→ WHAT NEEDS TO BE DONE: Copy exactly the block of lines between the one containing "Continue the FreeCAD" and the one containing "at the target.", inclusive.

→ THE RECORDS:
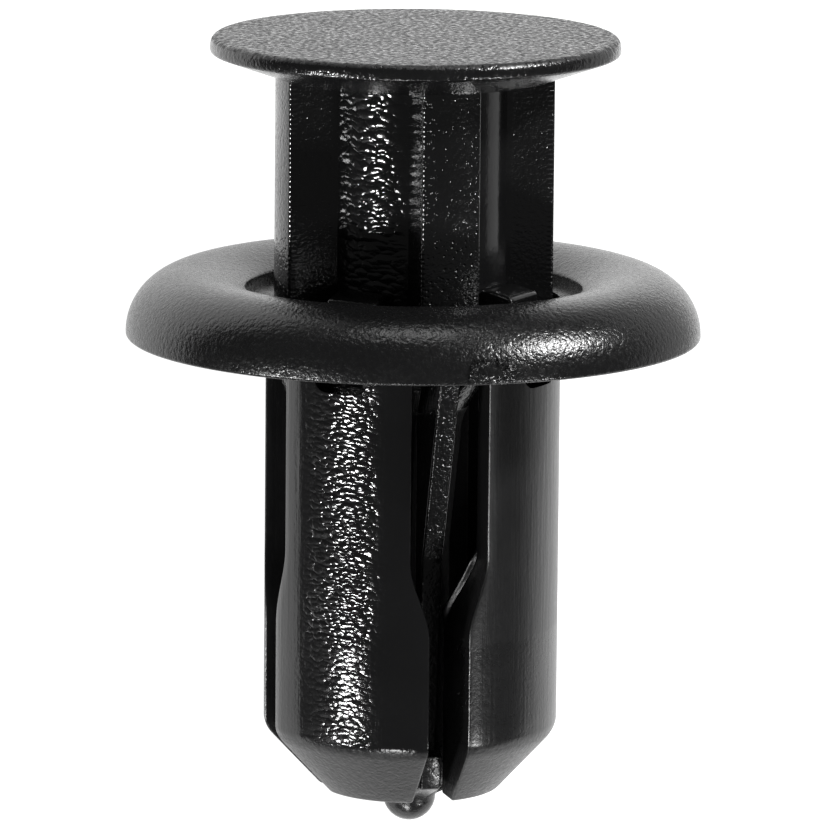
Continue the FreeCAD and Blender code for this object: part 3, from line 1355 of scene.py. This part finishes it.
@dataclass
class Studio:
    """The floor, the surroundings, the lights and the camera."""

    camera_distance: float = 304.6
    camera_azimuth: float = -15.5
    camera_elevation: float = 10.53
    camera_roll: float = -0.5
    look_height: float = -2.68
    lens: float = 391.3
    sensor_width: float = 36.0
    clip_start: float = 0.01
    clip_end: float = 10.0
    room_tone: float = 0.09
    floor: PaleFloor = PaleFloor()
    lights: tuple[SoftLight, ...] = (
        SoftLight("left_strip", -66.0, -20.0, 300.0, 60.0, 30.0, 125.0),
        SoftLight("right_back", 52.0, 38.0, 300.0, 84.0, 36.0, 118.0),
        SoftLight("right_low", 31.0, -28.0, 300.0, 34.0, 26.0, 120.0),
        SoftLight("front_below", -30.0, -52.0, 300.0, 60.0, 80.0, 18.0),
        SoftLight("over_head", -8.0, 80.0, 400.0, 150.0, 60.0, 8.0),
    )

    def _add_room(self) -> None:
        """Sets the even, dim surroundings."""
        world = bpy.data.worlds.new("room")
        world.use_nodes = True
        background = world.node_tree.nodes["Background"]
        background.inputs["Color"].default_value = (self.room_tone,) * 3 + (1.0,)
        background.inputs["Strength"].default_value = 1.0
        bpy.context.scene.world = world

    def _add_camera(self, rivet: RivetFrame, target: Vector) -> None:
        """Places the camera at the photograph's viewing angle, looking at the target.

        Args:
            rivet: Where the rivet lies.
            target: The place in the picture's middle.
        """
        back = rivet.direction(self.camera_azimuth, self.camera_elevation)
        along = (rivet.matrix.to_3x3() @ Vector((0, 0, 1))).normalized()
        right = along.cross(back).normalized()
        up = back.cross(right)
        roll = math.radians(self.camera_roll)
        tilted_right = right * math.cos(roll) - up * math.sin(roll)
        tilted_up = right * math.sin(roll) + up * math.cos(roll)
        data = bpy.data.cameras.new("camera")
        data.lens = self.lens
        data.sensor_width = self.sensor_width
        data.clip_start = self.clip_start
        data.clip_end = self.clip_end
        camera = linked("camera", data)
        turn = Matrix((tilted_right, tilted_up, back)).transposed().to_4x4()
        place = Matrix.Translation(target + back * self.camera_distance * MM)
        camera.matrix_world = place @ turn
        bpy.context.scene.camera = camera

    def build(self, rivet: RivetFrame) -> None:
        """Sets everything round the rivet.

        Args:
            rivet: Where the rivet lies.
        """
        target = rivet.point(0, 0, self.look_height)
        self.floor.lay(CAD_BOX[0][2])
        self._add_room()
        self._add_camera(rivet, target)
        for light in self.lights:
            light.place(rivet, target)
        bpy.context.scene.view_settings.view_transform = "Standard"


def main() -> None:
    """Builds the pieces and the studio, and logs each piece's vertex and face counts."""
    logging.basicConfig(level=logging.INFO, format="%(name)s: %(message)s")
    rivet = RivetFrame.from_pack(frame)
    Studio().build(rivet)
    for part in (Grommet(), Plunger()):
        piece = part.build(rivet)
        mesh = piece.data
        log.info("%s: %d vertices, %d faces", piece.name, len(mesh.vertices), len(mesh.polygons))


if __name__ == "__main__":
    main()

* * *

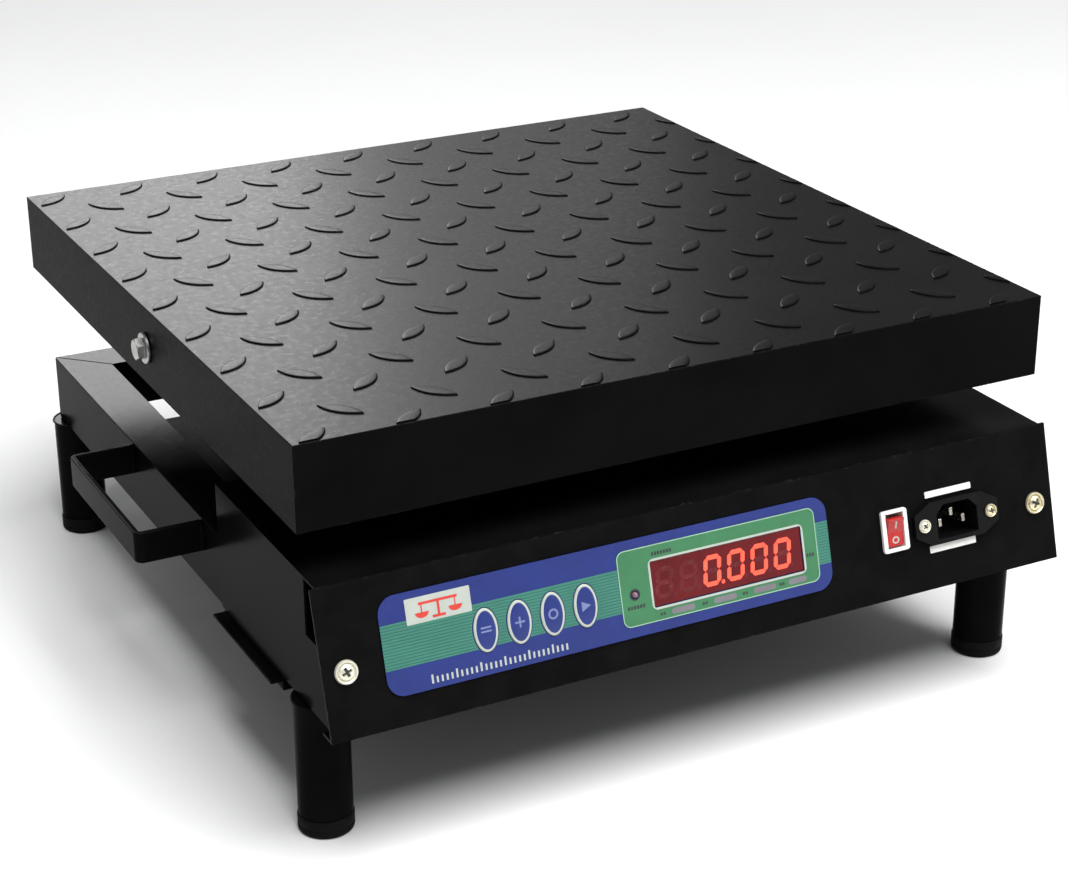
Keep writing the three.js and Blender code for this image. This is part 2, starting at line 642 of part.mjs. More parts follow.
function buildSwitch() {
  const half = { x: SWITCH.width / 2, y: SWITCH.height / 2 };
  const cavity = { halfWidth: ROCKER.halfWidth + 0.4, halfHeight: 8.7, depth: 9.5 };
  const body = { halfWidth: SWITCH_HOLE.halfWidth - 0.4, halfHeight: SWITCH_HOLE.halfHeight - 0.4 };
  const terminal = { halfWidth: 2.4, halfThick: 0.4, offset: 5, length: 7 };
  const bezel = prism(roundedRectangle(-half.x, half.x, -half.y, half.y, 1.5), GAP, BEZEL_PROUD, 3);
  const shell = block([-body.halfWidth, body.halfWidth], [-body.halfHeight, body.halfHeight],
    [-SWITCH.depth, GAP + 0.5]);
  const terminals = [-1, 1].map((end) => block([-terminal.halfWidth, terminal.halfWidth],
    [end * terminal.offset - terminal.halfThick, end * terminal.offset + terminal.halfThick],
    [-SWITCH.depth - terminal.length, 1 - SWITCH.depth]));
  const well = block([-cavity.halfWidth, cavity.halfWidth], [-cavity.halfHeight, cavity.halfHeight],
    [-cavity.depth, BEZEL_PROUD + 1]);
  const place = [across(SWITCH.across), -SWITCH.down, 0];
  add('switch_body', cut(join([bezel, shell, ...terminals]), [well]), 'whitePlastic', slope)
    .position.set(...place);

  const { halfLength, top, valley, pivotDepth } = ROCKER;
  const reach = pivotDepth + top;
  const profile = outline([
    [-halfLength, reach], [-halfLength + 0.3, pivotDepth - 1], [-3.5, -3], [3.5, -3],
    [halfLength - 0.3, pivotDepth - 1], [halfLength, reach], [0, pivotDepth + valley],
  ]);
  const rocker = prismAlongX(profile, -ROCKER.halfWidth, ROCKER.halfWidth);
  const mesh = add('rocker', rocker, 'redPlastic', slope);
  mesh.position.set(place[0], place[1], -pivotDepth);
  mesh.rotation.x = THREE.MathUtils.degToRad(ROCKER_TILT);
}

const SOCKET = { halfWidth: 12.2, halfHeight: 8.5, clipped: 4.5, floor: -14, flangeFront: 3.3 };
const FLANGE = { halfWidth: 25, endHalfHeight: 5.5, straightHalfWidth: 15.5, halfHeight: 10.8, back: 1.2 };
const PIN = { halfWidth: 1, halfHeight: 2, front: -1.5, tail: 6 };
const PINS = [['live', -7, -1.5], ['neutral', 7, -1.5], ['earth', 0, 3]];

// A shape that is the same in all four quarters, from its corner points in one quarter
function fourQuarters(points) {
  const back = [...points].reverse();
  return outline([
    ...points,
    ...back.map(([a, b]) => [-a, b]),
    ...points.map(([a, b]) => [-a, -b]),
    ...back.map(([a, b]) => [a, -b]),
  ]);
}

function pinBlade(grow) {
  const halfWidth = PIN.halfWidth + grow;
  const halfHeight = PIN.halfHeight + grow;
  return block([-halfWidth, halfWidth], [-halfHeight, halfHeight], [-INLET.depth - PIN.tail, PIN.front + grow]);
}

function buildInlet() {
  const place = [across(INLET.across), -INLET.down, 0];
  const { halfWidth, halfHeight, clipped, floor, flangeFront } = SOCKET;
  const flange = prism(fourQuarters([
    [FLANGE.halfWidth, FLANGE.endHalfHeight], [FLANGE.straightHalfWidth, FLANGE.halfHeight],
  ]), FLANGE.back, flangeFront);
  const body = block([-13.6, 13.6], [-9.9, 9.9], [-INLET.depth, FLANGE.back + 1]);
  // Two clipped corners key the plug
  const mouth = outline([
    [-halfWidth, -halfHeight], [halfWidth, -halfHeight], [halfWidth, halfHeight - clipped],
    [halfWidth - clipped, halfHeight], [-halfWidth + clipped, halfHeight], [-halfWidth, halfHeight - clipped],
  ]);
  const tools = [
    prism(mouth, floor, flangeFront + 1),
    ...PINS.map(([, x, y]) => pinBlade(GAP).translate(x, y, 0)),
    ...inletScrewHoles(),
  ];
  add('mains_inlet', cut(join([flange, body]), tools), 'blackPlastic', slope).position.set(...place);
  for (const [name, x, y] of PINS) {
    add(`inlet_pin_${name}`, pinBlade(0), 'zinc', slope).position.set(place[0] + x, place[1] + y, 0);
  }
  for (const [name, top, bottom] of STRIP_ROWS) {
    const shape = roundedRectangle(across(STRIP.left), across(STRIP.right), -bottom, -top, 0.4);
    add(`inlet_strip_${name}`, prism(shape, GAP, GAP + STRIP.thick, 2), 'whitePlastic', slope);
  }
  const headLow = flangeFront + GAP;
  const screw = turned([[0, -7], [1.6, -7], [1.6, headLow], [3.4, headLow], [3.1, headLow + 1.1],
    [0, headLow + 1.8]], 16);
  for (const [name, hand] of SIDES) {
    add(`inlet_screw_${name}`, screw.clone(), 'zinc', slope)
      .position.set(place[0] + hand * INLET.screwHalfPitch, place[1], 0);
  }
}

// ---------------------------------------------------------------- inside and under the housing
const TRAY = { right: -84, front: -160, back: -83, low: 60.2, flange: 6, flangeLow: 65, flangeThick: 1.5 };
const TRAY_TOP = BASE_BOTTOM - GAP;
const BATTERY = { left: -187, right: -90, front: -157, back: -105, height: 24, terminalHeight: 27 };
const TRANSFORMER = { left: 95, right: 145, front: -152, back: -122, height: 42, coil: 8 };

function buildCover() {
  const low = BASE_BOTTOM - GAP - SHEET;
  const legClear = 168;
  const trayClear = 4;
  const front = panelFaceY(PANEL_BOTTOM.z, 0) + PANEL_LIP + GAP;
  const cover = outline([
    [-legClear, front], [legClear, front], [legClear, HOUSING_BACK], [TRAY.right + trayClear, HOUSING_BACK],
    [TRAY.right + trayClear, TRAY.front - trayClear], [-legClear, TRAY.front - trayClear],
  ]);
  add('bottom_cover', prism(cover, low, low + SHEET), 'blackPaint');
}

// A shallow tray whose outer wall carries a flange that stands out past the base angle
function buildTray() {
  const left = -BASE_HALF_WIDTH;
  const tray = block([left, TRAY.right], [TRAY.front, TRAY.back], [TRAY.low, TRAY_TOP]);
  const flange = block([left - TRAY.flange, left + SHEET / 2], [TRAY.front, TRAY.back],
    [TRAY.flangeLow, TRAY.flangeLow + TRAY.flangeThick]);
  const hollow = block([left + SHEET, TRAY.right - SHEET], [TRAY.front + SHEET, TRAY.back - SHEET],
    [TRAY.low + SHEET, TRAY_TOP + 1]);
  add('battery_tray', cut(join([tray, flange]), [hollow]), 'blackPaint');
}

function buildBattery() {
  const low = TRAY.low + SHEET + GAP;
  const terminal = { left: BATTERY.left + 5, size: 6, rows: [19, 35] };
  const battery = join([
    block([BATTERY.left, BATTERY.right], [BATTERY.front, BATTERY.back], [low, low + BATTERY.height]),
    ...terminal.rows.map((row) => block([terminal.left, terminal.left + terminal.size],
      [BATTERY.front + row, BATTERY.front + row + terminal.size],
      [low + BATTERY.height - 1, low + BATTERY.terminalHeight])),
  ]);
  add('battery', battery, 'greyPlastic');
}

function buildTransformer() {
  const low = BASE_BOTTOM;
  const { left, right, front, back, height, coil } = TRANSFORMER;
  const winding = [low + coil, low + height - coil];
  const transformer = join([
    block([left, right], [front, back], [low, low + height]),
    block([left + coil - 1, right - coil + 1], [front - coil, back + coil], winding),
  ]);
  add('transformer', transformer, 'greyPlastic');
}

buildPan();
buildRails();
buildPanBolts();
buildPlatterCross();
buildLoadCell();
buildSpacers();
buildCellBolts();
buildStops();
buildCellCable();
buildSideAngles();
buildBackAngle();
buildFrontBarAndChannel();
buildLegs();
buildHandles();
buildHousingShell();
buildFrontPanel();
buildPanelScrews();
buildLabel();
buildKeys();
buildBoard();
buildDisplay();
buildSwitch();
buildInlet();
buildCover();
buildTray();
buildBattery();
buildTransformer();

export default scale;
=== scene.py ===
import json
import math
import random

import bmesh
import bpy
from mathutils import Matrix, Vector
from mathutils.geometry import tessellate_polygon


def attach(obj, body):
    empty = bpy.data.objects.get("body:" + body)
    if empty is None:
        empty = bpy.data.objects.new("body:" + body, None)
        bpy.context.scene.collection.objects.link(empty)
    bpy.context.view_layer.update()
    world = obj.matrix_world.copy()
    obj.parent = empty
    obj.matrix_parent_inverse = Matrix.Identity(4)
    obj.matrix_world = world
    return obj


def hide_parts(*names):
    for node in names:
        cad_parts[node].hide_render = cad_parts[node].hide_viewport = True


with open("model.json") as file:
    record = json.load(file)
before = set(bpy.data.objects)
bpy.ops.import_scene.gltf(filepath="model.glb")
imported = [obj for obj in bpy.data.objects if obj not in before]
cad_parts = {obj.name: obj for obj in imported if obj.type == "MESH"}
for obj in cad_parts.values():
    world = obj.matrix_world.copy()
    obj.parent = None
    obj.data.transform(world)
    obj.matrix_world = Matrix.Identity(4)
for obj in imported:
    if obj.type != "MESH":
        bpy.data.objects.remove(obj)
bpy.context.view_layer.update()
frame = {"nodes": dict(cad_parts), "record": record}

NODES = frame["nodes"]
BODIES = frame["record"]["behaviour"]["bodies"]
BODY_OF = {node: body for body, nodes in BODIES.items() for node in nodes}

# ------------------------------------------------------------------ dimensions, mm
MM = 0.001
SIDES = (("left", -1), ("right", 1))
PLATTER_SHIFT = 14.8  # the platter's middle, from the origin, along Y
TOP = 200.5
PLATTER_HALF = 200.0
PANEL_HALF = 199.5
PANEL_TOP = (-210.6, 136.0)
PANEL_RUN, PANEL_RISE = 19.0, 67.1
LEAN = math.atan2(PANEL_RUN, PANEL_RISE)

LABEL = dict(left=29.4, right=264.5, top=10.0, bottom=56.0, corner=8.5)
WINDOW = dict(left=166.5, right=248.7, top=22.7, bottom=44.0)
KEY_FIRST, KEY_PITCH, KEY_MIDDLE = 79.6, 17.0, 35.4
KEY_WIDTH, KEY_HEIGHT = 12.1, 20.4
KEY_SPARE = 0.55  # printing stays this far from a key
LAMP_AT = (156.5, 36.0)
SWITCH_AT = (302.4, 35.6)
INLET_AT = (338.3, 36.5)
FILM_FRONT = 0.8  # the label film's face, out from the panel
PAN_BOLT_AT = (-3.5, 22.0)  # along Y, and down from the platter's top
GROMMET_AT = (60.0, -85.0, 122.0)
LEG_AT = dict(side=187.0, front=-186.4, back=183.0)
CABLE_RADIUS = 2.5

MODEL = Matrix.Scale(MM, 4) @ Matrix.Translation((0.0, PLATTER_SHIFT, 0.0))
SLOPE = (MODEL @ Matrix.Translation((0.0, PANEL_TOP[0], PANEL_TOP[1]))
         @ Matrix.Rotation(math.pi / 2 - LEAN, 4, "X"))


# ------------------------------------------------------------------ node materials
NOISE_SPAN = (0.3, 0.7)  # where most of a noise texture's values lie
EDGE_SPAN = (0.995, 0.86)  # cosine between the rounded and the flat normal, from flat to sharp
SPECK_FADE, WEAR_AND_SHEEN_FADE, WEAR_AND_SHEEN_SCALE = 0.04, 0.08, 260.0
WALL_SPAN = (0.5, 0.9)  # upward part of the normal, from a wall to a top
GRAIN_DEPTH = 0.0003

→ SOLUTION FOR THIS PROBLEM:
Continue the FreeCAD and Blender code for this object: part 3, from line 1355 of scene.py. This part finishes it.
@dataclass
class Studio:
    """The floor, the surroundings, the lights and the camera."""

    camera_distance: float = 304.6
    camera_azimuth: float = -15.5
    camera_elevation: float = 10.53
    camera_roll: float = -0.5
    look_height: float = -2.68
    lens: float = 391.3
    sensor_width: float = 36.0
    clip_start: float = 0.01
    clip_end: float = 10.0
    room_tone: float = 0.09
    floor: PaleFloor = PaleFloor()
    lights: tuple[SoftLight, ...] = (
        SoftLight("left_strip", -66.0, -20.0, 300.0, 60.0, 30.0, 125.0),
        SoftLight("right_back", 52.0, 38.0, 300.0, 84.0, 36.0, 118.0),
        SoftLight("right_low", 31.0, -28.0, 300.0, 34.0, 26.0, 120.0),
        SoftLight("front_below", -30.0, -52.0, 300.0, 60.0, 80.0, 18.0),
        SoftLight("over_head", -8.0, 80.0, 400.0, 150.0, 60.0, 8.0),
    )

    def _add_room(self) -> None:
        """Sets the even, dim surroundings."""
        world = bpy.data.worlds.new("room")
        world.use_nodes = True
        background = world.node_tree.nodes["Background"]
        background.inputs["Color"].default_value = (self.room_tone,) * 3 + (1.0,)
        background.inputs["Strength"].default_value = 1.0
        bpy.context.scene.world = world

    def _add_camera(self, rivet: RivetFrame, target: Vector) -> None:
        """Places the camera at the photograph's viewing angle, looking at the target.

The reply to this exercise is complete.